En conséquence, l’Expert considère que l’enregistrement des noms de domaine litigieux par le Défendeur est intervenu tout à la fois en violation des droits du Requérant sur les marques dont il est titulaire et en violation du principe de loyauté dans les relations commerciales.

Utilisation des noms de domaine en violation des droits des tiers

Le fait pour le Défendeur de diriger au moins un nom de domaine, à savoir, « loto sms.fr » vers un site Internet ayant pour objet de promouvoir des jeux de hasard démontre que le Défendeur a entendu faire une exploitation lucrative des noms de domaine enregistrés.

Par ailleurs, le fait que le nom de domaine « loto-sms.fr », avant que le Défendeur ne soit pour la première fois mis en demeure par le Requérant de cesser tout usage et de le transférer, renvoie vers une page faisant principalement la promotion de jeux de hasard et de casinos, démontre la volonté du Défendeur d’induire en erreur l’Internaute, qui peut penser, légitimement, accéder au site Internet officiel du Requérant.

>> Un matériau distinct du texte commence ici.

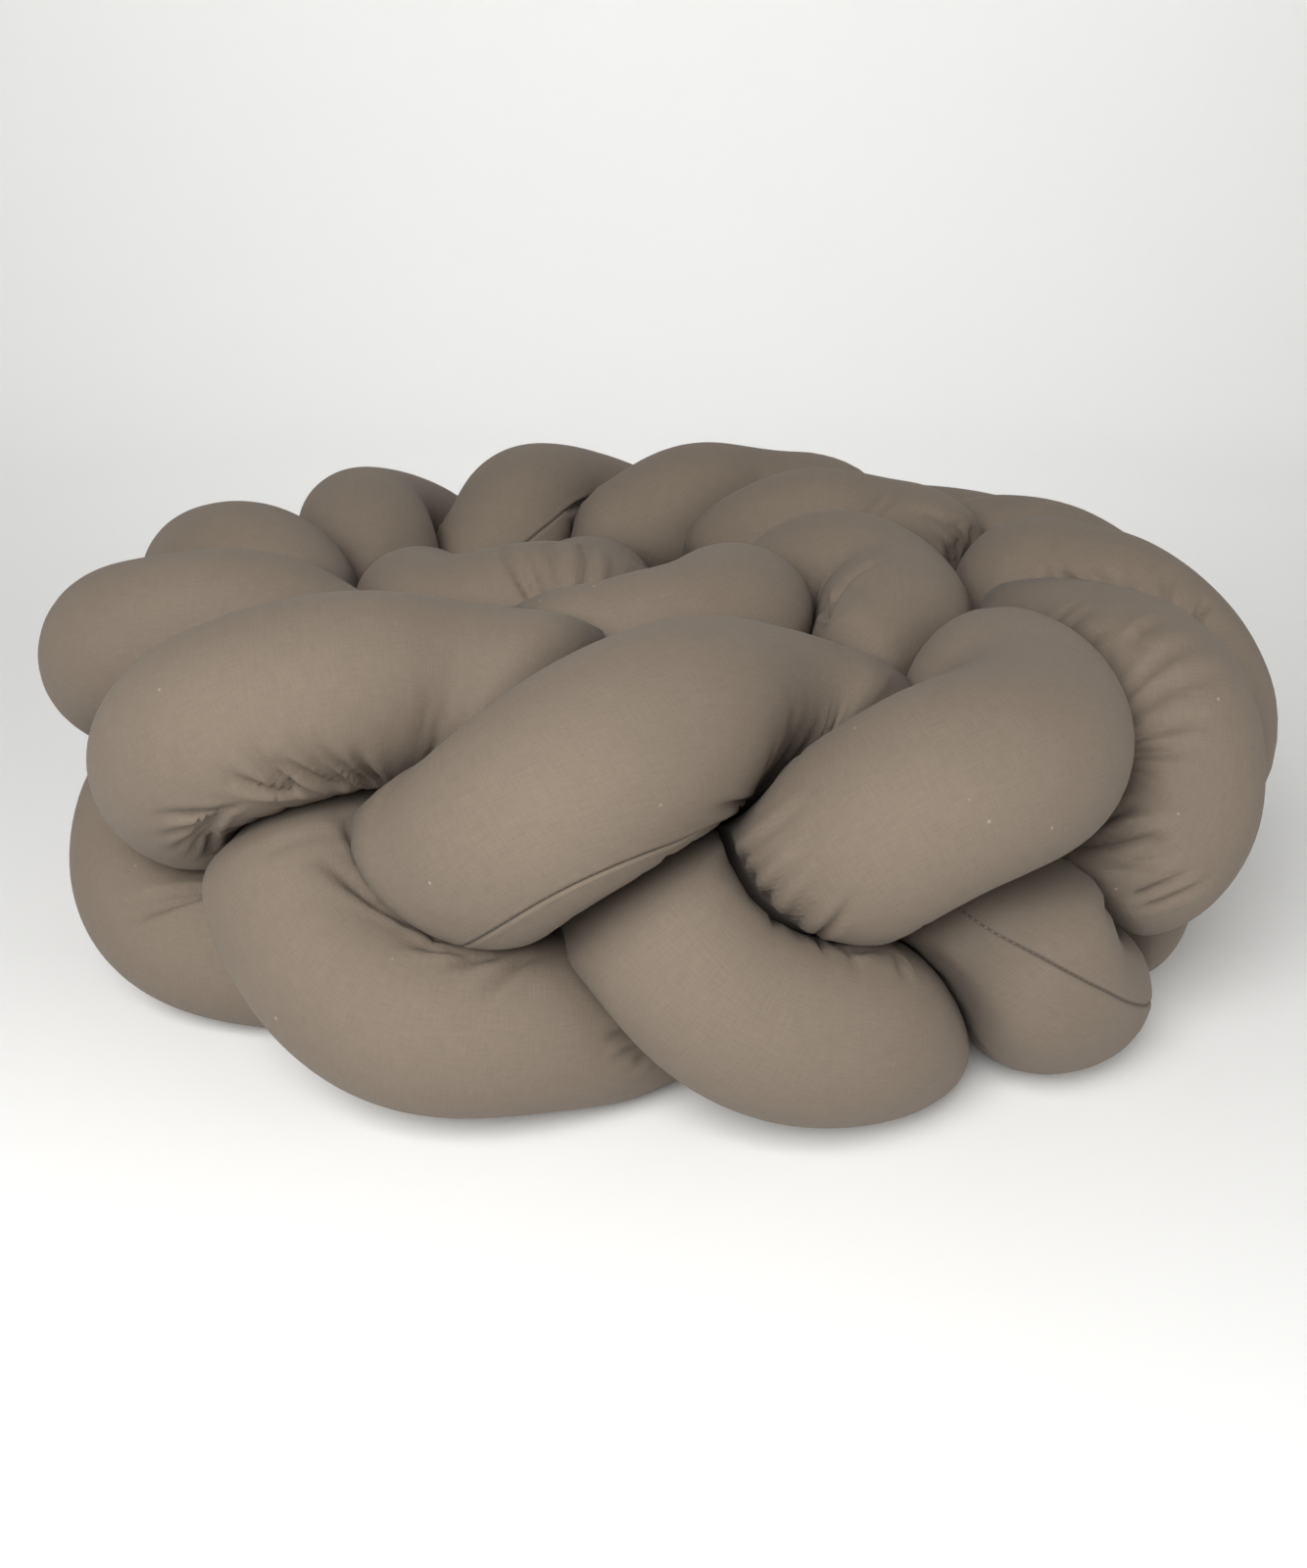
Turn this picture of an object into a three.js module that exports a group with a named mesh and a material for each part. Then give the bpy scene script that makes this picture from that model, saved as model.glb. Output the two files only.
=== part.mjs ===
// A braided crib bumper. Three stuffed cloth tubes are worked into a flat three-strand plait, and
// the plait stands on its edge on the floor, coiled into a spiral of about one and a half turns.
// Millimetres, +Z up, origin on the floor under the middle of the coil.
import * as THREE from "three";

// Sizes of one tube
const TUBE_RADIUS = 41; // free radius, which sets the girth that the cloth keeps
const CLEARANCE = 1.4; // gap kept between two tubes that press on each other
const EDGE_ROUNDING = 7; // how softly a pressed flat runs into the round of the tube
const END_LENGTH = 46; // length of the rounded, gathered end
const SLIMMEST = 0.6; // least and most free radius of a pressed section, in tube radii
const WIDEST = 1.38;

// Sizes of the plait
const STRANDS = 3;
const HALF_THICKNESS = 40; // swing of a strand through the plait, in and out of the ring
const START = -1.5; // first and last place along the plait, counted in crossings
const FINISH = 15.5;
const POLE = new THREE.Vector3(0.5, 0.5, 0); // where the coil turns about, off the middle of its outline

// Settling: the middle lines push each other apart and keep their length and their place. Two
// stretches of one tube push only when they are more than apart millimetres from each other along it.
const SETTLE = {
  step: 14, near: 64, apart: 140, lowest: 36, rounds: 80, push: 0.35, stretch: 0.25, bend: 0.15, hold: 0.08,
};

// Mesh of a tube
const RING_SPACING = 21;
const SIDES = 16;
const SITE_SPACING = 8; // spacing of the points that stand for a neighbour's middle line
const OWN_REACH = 30; // nearer than this along itself, a tube doesn't press on itself
const OWN_SHARE = 0.92; // how much of the way to the middle of its own bend a tube may reach
const FARTHEST = 500; // stands for a direction in which nothing presses on a tube
const FACING = 1e-6; // least cosine at which a direction counts as facing something
const HEADING_REACH = 4; // half the stretch from which a tube's heading is taken
const HALVINGS = 18; // steps in which the free radius is narrowed down
const END_SHARES = [0.12, 0.3, 0.5, 0.72, 1]; // places of the rings that round an end

// One row for each strand that passes over the top edge of the plait, from the inner end of the
// coil to the outer one. turn and radius place the plait's middle on the floor plan, height is the
// height of its middle, lean tips its top edge outwards, spread is half the width between the
// middle lines of its upper and lower strands, and shear is how far the top edge runs ahead of the
// middle. Angles are degrees, counter-clockwise from +X.
const COLUMNS = ["over", "turn", "radius", "height", "lean", "spread", "shear"];
const ROWS = [
  [-2, -300, 35, 70, 0, 24, 0],
  [-1, -232, 72, 78, 0, 38, 3],
  [0, -154, 85, 89, 4, 54, 5],
  [1, -79, 79, 92, 4, 57, 2],
  [2, -10, 114, 86, 10, 54, 3],
  [3, 35, 148, 90, 8, 56, 3],
  [4, 77, 182, 99, 1, 60, 3],
  [5, 111, 211, 99, -1, 60, 4],
  [6, 142, 226, 98, -1, 60, 4],
  [7, 172, 229, 98, 0, 60, 2],
  [8, 202, 227, 101, 2, 60, -6],
  [9, 236, 213, 106, 3, 60, -19],
  [10, 278, 197, 99, -5, 60, -22],
  [11, 316, 205, 84, 16, 54, -19],
  [12, 331, 194, 80, 25, 48, -8],
  [13, 351, 188, 84, 24, 52, 4],
  [14, 377, 212, 78, 8, 53, 3],
  [15, 404, 246, 73, 0, 48, 3],
  [16, 430, 274, 70, 0, 24, 3],
];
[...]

En effet, ce dernier pourrait être amené à croire que la Française des Jeux communique les résultats de son jeu LOTO par voie de SMS.

Le Défendeur a donc ainsi entendu tirer profit de la notoriété des marques du Requérant, ainsi que du jeu exploité par ce dernier.

En conséquence, l’Expert considère que l’utilisation des noms de domaine litigieux par le Défendeur est intervenue tout à la fois en violation des droits du Requérant sur les marques dont il est titulaire, et en violation du principe de loyauté dans les relations commerciales.

Décision

Conformément aux articles 20(b) et (c) du Règlement, l’Expert ordonne la transmission au profit du Requérant des noms de domaine « loto-sms.fr », « lotosms.fr », « loto gratuit.fr » et « lotogratuit.fr ».

Expert unique : Isabelle LEROUX

 
 

* Nous portons l'attention de nos lecteurs sur les possibilités d'homonymies particuliérement lorsque les décisions ne comportent pas le prénom des personnes.